Bill Gates? Privo di immaginazione. Google? Guerra termonucleare contro Android. Facebook? L’unico, vero social network. Mark Zuckberger? Ammirevole. Sono le opinioni che Steve Jobs, il fondatore di Apple scomparso lo scorso 5 ottobre, aveva dei principali protagonisti di quell’industria hi-tech di cui lui stesso è stato fra i personaggi più importanti. Le sue idee, così come gli aneddoti sulla sua vita, i rapporti con la famiglia, con gli amici, con il lavoro, e moltissime altre cose si possono leggere in quello che è stato probabilmente uno dei libri più attesi dell’anno: la prima biografia autorizzata del fondatore dell’azienda di Cupertino.

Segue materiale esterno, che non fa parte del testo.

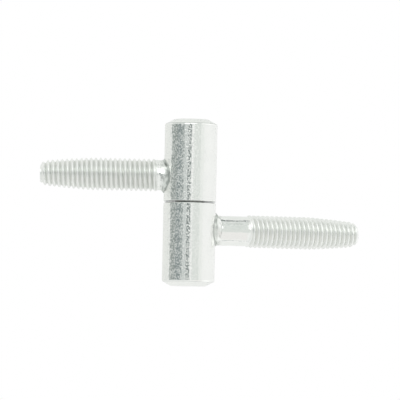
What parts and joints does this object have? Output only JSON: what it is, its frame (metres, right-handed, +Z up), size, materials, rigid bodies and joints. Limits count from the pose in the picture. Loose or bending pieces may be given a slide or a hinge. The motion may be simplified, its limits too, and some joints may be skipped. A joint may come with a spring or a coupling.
{
  "type": "drill-in hinge",
  "caption": "Two-part lift-off drill-in hinge: round steel knuckles on a fixed pin, each with a threaded stud that screws into the door or its frame.",
  "frame": {"origin": "middle of the lower knuckle's flat bottom face, on the hinge line", "axes": "+Z up along the hinge line, +X along the lower stud towards its tip"},
  "size_m": [0.0978, 0.0248, 0.0507],
  "materials": {
    "zinc_plated_steel": "bright zinc plate, satin",
    "ground_steel": "ground, lightly oiled",
    "bearing_steel": "polished"
  },
  "bodies": {
    "lower_half": {"lower_knuckle": "zinc_plated_steel", "lower_stud": "zinc_plated_steel", "hinge_pin": "ground_steel"},
    "bearing": {"thrust_ball": "bearing_steel"},
    "upper_half": {"upper_knuckle": "zinc_plated_steel", "upper_stud": "zinc_plated_steel"}
  },
  "joints": [
    {"name": "lift_off", "type": "slide", "parent": "lower_half", "child": "bearing", "axis": [0, 0, 1], "range_m": [0, 0.017]},
    {"name": "swing", "type": "hinge", "parent": "bearing", "child": "upper_half", "pos_m": [0, 0, 0.026], "axis": [0, 0, 1], "continuous": true}
  ]
}
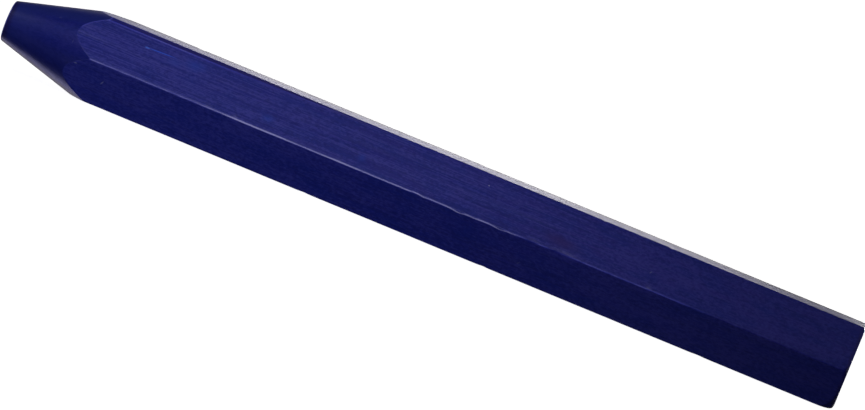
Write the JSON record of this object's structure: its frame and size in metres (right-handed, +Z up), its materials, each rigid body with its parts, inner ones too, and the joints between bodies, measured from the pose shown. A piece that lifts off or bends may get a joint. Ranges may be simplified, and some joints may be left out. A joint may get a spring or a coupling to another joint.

“Steve Jobs: una biografia” (Steve Jobs: a biography) è il titolo del libro firmato da Walter Isaacson, ex direttore di Time. E’ uscito oggi nelle librerie di tutto il mondo, è già disponibile anche sui principali marketplace, da Amazon all’iBookstore. Isaacson in due anni ha fatto a Jobs 40 interviste, più un altro centinaio a familiari, amici, rivali, colleghi: il risultato sono 360 pagine (l’editore italiano è Mondadori) che ripercorrono la vita dell’uomo, dell’imprenditore, del manager, del creativo Steve Jobs.
Un libro che esce nello stesso mese in cui il protagonista è mancato, stroncato da un tumore che, si legge nella biografia, inizialmente ha sottovalutato, tentando di curarlo con la medicina alternativa e una dieta vegana e riufiutando per ben nove mesi l’intervento chirurgico che, forse, avrebbe potuto salvargli al vita.
L’incredibile miscela di razionalità e fantasia è una delle caratteristiche che il libro fa emergere. Ci sono il racconto della malattia, degli ultimi mesi, le sue paure e le sue speranze, ma c’è anche la storia avvincente di un uomo che con le sue “invenzioni” ha cambiato abitudini quotidiane e stili di vita nell’intero pianeta.
E tanti aneddoti. Bill Gates, il fondatore di Microsoft (di cui era amico), viene definito «unimaginative», ovvero privo di immaginazione: «non si è mai inventato niente. Credo che si trovi meglio nella filantropia che nella tecnologia». A Larry Page, uno dei due fondatori di Google insieme a Sergey Brin, suggerì di sfoltire i troppi progetti dell’azienda, per non «diventare come Microsoft». Ma con Google se la prese negli ultimi anni, anzi in particolare con il sistema operativo di Mountain View, Android: lo «distruggerò», dice, «perchè è un prodotto rubato. Farò una guerra termonucleare su questo».
I social network sono un terreno su cui la sua Apple non si è praticamente mossa, ma che lui naturalmente guardava con interesse. Togliendo però il plurale, perchè, diceva, «non ne vedo altri oltre a Facebook» destinato a dominare. E sul fondatore di Facebook: «Ammiro Mark Zuckberger per non aver venduto e perchè vuole costruire una compagnia».
Ma non ci sono solo i top manager della Silicon Valley. Steve Jobs epsrime opinioni precise anche sui presidenti degli Stati Uniti. Difficile il rapporto con Barack Obama, che conobbe a un meeting a San Francisco (al quale Jobs fino all’ultimo minacciò di non partecipare perchè l’invito gli era arrivato dallo staff presidenziale e non da Obama in persona). Gli disse che secondo lui non sarebbe riuscito a vincere le elezioni per il secondo mandato a causa delle politiche sulle imprese: troppi costi e troppe regole negli Usa, gli impenditori costruiscono fabbriche in Cina. Dopo la cena, criticò il menù, la lista degli invitati, la qualità del dessert. Ma poi forse, sulle prossime presidenziali, cambiò idea perchè offrì a Obama di preparargli la campagna per il 2012.
Quello dei consigli presidenziali doveva essere un suo hobby, perchè in pieno “Lewinsky Gate” Bill Clinton lo chiamò nel cuore della notte per chiedergli un’opinione su come affrontare lo scandalo.